Thursday, February 08, 2007

Growth Toward Green

For a few months now, I have considered "compacting" along with a growing number of families who desire a simple, "calm-pact" life. The Compact has several aims more or less prioritized below:

"To go beyond recycling in trying to counteract the negative global environmental and socioeconomic impacts of disposable consumer culture and to support local businesses, farms, etc. -- a step that, we hope, inherits the revolutionary impulse of the Mayflower Compact.

To reduce clutter and waste in our homes (as in trash Compact-or).

To simplify our lives (as in Calm-pact)."

There are many ways to do this and I thought I would list a few of the things I am doing and would like to WORK on doing more consistently.

***I use cloth diapers & cloth wipes. I (in the summer/spring) hang them outdoors to dry. During the winter, I try to hang them indoors near the wood stove on a drying rack.
***I use cloth or reusable bags when I grocery shop.
***We heat our home with a wood stove instead of electric heat. When we need to use electric heat, we turn down the thermostats at night.
***I sometimes (would like to more often) cook and boil water on our wood-burning stove.
***I often bring a coffee thermos or mug when I go out for coffee or try to avoid a "to-go" cup by relaxing and enjoying my brew in a cafe mug.
*** I buy many things bulk and store them in large glass jars at home: peanut butter, oats, flour, rice, nuts, honey, syrup, baking supplies, dried fruit, beans, pasta...
*** I buy very little *new*. I have a running list of "needs" and some "wants" in my purse and I peruse local thrift shops and consignment stores once a week. Besides food, I find MOST
everything in great condition at used-stores for a fraction of the cost and waste. And I have a
blast! It's a treasure hunt everytime. I have learned it is easy to still over-buy in thrift stores,
so I set a limit on the amount I budget.
*** My husband and I read (and own) a fantastic book called Clean House, Clean Planet:Clean your House for Pennies a Day, the safe, non-toxic way. by Karen Logan. We are in the process of changing all of our cleaners to homemade, non-toxic combinations. The book is full of simple recipes for great-smelling products that clean just as well, if not better.
*** We have grown a decent-sized garden for the past 3 years. We would like to do it entirely organic but in the past have done about 80% organic.
*** I'd like to get a baby seat for my bike and bike around town more often.
*** I try to buy organic or at least locally grown. We are at about 80% organic. There is a great link to "the dirty dozen" that I found through a blog I enjoy. Reading this list has encouraged me to *always* buy organic for certain things.

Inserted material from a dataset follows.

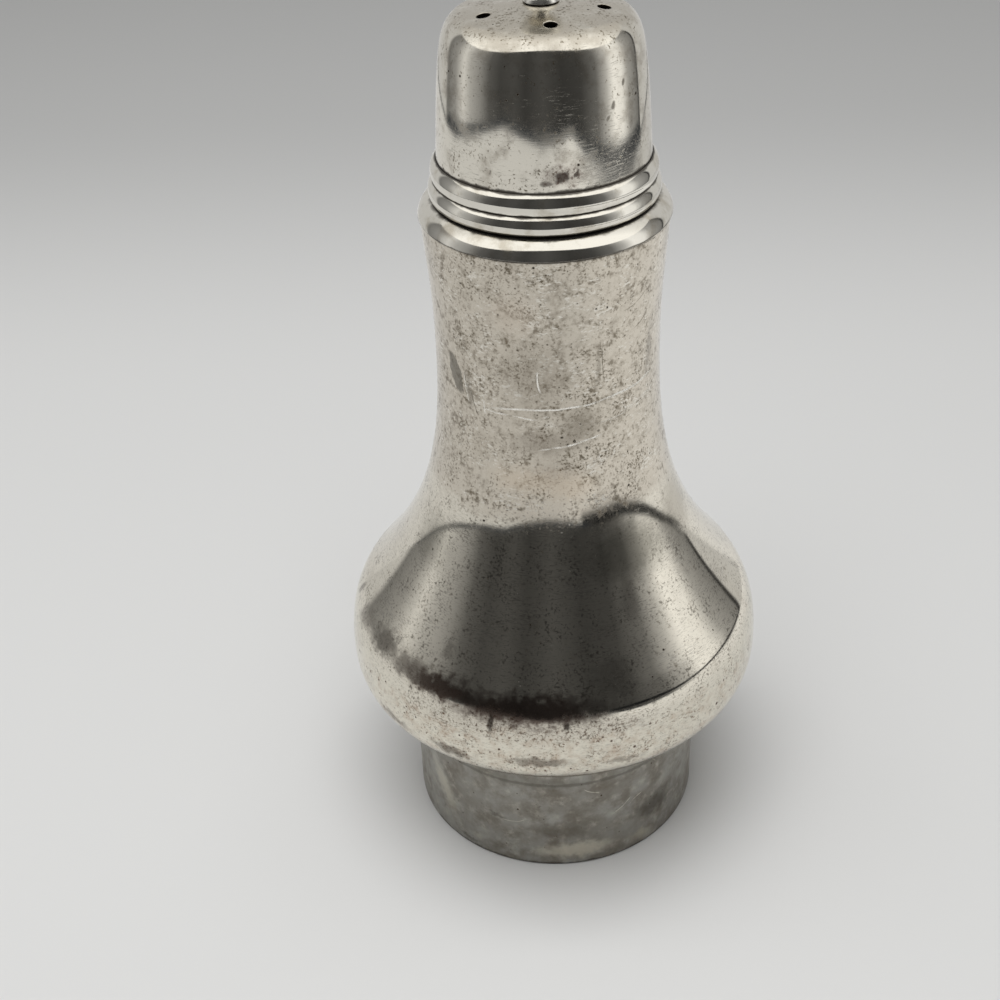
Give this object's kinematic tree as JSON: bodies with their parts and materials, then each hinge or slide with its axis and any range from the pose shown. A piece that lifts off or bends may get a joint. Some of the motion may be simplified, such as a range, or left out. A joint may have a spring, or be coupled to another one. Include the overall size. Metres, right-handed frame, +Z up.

This is a major focus in my life right now. I will revisit this topic often. In the meantime, I will share what I am learning and would love comments about tips and topics along these lines. Feel free to comment, in fact, please do!



churchmouse said...

Matthew and I have also been doing our best to reduce toxic cleaners in our home.

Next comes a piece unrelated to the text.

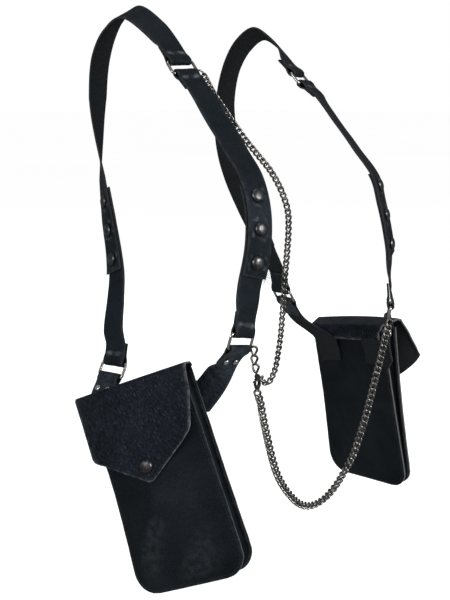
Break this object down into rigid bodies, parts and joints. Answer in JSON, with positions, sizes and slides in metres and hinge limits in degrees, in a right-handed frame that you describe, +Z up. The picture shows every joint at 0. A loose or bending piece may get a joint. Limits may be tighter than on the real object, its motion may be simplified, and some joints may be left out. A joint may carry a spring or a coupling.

We've been using a solution of limonene (from orange-peel), vinegar, and water as an all-purpose cleaner.

What do you know about limonene?

Do you have an alternative to bleach for whitening stained white laundry?

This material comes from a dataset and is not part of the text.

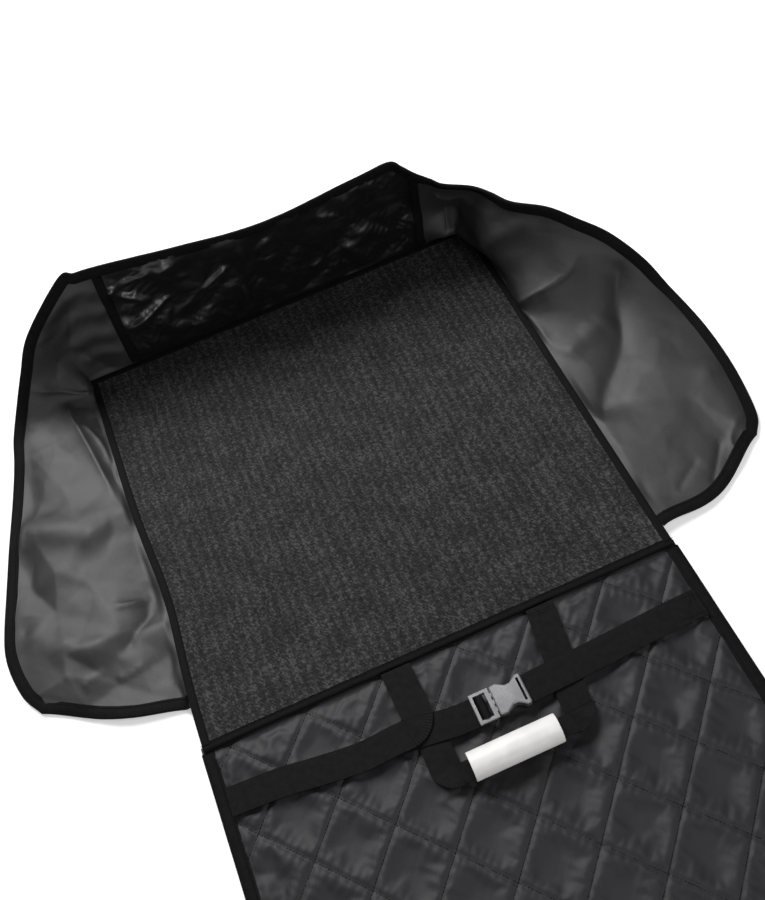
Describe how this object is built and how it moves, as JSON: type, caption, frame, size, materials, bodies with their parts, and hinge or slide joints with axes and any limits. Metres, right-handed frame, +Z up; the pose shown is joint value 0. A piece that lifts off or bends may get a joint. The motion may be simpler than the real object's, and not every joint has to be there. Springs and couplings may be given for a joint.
{
  "type": "dog car seat cover",
  "caption": "Front-seat cover: mesh-topped quilted seat panel, quilted back panel, standing front panel, side flaps, bound edges, webbing straps with buckles and an anchor tube.",
  "frame": {"origin": "centre of the seat panel's lower face, on the floor", "axes": "+Z up, +Y from the back panel towards the standing front panel, +X to the right seen from the back panel"},
  "size_m": [0.8953, 1.0994, 0.1756],
  "materials": {
    "quilt": "woven polyester with a soft sheen, quilted",
    "mesh": "matte non-slip knitted mesh",
    "coated_cloth": "satin coated oxford cloth",
    "binding_tape": "matte woven tape",
    "webbing": "matte woven webbing",
    "buckle_plastic": "satin silver-grey",
    "tube_plastic": "satin white"
  },
  "bodies": {
    "root": {"seat_pad": "quilt", "seat_mesh": "mesh", "back_pad": "quilt", "front_panel": "quilt", "side_flap_left": "coated_cloth", "side_flap_right": "coated_cloth", "skirt_binding": "binding_tape", "corner_tape_left": "binding_tape", "corner_tape_right": "binding_tape", "seat_tape_left": "binding_tape", "seat_tape_right": "binding_tape", "seat_tape_front": "binding_tape", "cross_binding": "binding_tape", "back_binding": "binding_tape", "anchor_strap": "webbing", "anchor_tube": "tube_plastic", "cross_strap_left": "webbing", "cross_strap_right": "webbing", "cross_buckle_socket": "buckle_plastic", "cross_buckle_plug": "buckle_plastic", "headrest_strap_left": "webbing", "headrest_strap_right": "webbing", "headrest_buckle_socket": "buckle_plastic", "headrest_buckle_plug": "buckle_plastic"}
  },
  "joints": []
}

What about gentle laundry detergents for baby clothes?

(Looks like I should get that book you have)

Cheryl (3 1/2 weeks left to my due date!)

Mama Monk said...
This comment has been removed by the author.
Mama Monk said...

Hi cheryl!!
I am excited to hear you are in your final month. unbelievable and wonderful!

I'm not familiar with limonene, though i have used a natural cleaner called "organic orange" derived from orange peel. so i wonder if that is a similiar product. I was really happy with it and just haven't replenished it since I ran out.

As far as bleach alternatives: sunlight and lemon juice is an ultra-natural way to whiten whites. Put a little lemon juice on a stained area, launder like you normally would and hang to dry in the ful sunlight. This has an amazing whitening effect, though possible only in the summer. Plain white distilled vinegar is also a great alternative, you can scent it with essential oils. Also hydrogen peroxide works as a mild bleach, when applied directly to a spot it will fade by the stain by 40% or more.

I use borax and scent free detergent when I wash my cloth diapers. I have recently come across recipes for making my own detergent but haven't tried them yet. I will let you know when I have one I can recommend out of experience.

Take care!

Rach said...

HI Mama Monk

I've just had a lovely hour getting to know you. I'll be returning's stimulating to find others who are living with the same passions.